Immersive viewing isn't just the future of sports, concerts, and entertainment – it's here today, to quote William Gibson, just "not evenly distributed." The sense of presence here is too compelling to ignore. What feels less certain is how quickly the hardware evolves, how the technical implementation will improve, and how it will scale to become mainstream.
Ian's hands-on experiences with Steam Frame would suggest a much more lightweight experience that could be worn for extended periods, and he showed me how slim the Bigscreen Beyond headset is, which takes the minimal small and light form factor to the extreme. He also hasn't worn the Frame for an extended period, yet, and neither Apple nor the headset manufacturers have shown any indication that Apple's top tier immersive programming is coming to any headset other than one with an Apple logo shown at startup.

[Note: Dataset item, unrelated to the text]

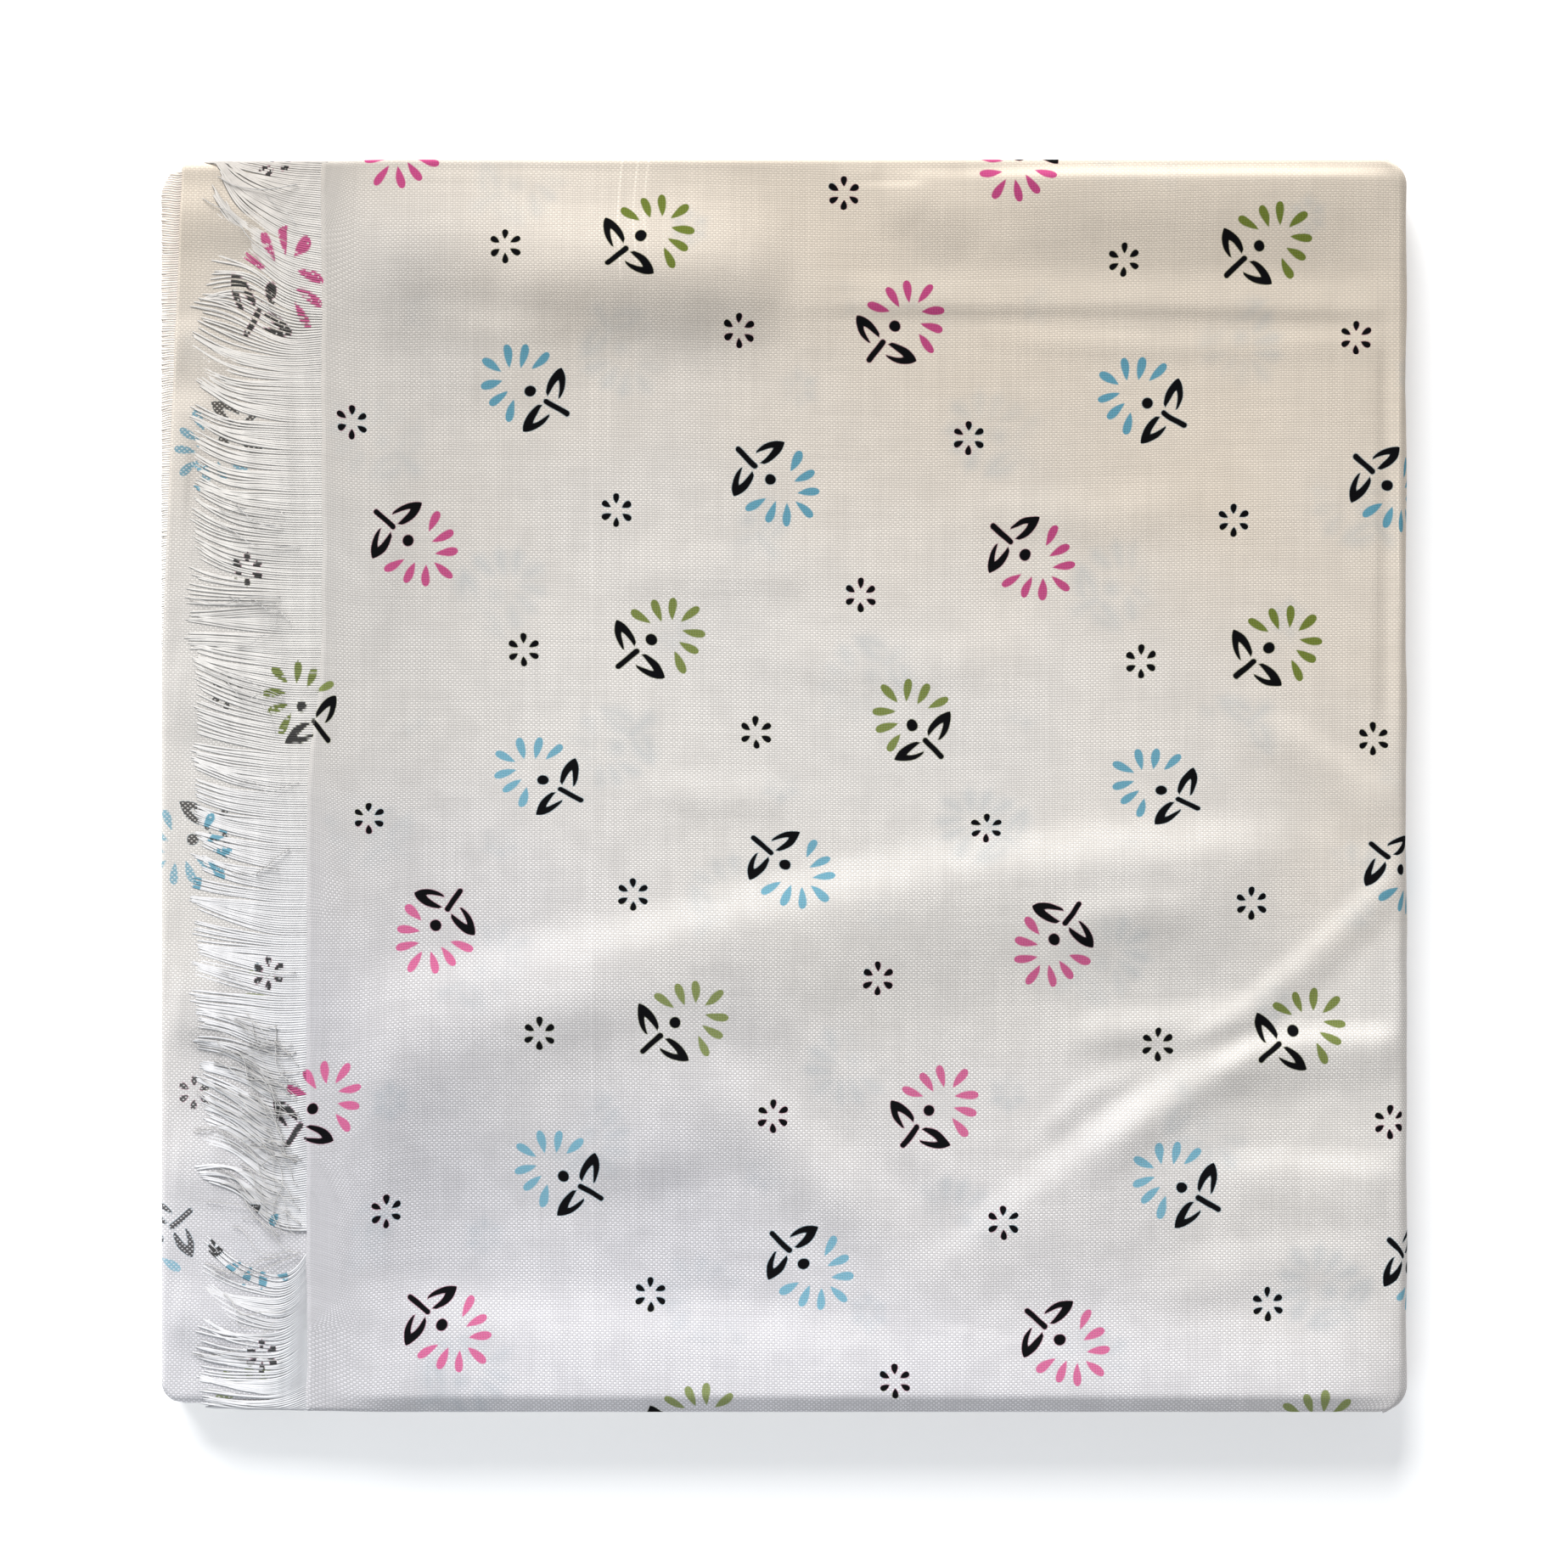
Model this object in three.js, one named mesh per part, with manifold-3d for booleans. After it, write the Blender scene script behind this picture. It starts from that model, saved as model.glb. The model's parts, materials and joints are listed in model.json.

So, much as it was in 2016, and in 2024, right now immersive sports still feel like a glimpse of the future even if it works now. It is not a default viewing mode. What Apple is doing with Vision Pro and Apple Immersive is not a finished product. It is a preview. And as previews go, this one is strong enough to make me want more, even as it makes clear how much work remains to create a mass-market experience.